Frequently Asked Questions
How many fields should an event registration form have?
3-5 fields maximum for most events. Name, email, and ticket type are the essentials. Every additional field beyond 5 reduces completion rates by 5-10%. Collect supplementary information in a post-registration survey, not the signup form.
What is a good conversion rate for an event registration page?
For free events, 20-35% is typical. For paid events under $100, 8-18% is the benchmark. Well-optimized pages with fast load times, minimal form fields, and clear event details consistently hit the upper end of these ranges.
Should I use Eventbrite or a custom registration page?
Eventbrite is fine for small, one-off events where you need payment processing and do not want to build anything. For branded events, recurring events, or events where you need pixel tracking for ad retargeting, a custom page performs significantly better. Custom event sites start at $2,000.

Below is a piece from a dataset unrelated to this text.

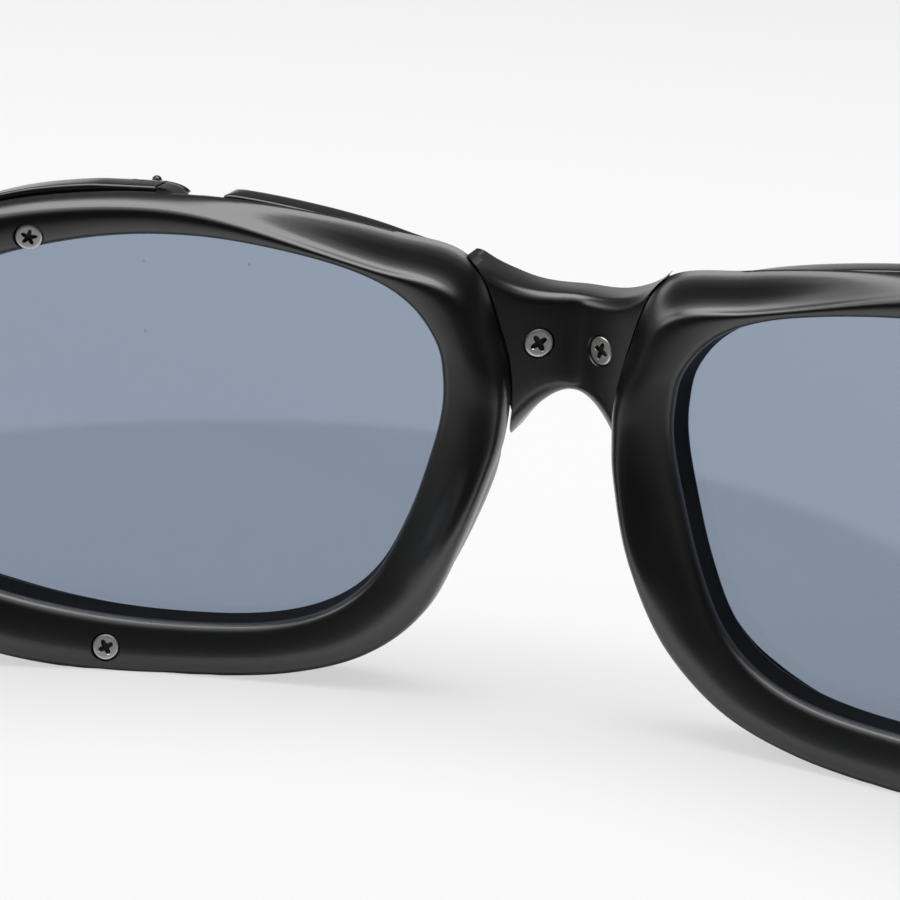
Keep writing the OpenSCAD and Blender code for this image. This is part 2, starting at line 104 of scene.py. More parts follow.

How do I reduce no-shows for free events?
Send a three-email reminder sequence: 1 week before (re-sell the value), 1 day before (logistics), and morning-of (time and location only). Include calendar file attachments in the confirmation email. This sequence typically reduces no-shows by 15-25%.
Does page speed affect event registration conversion?
Yes. Pages that load in under 2 seconds convert 15-25% better than pages that take 4+ seconds. Mobile users are especially sensitive to load time because they are often registering from social media ads on cellular connections.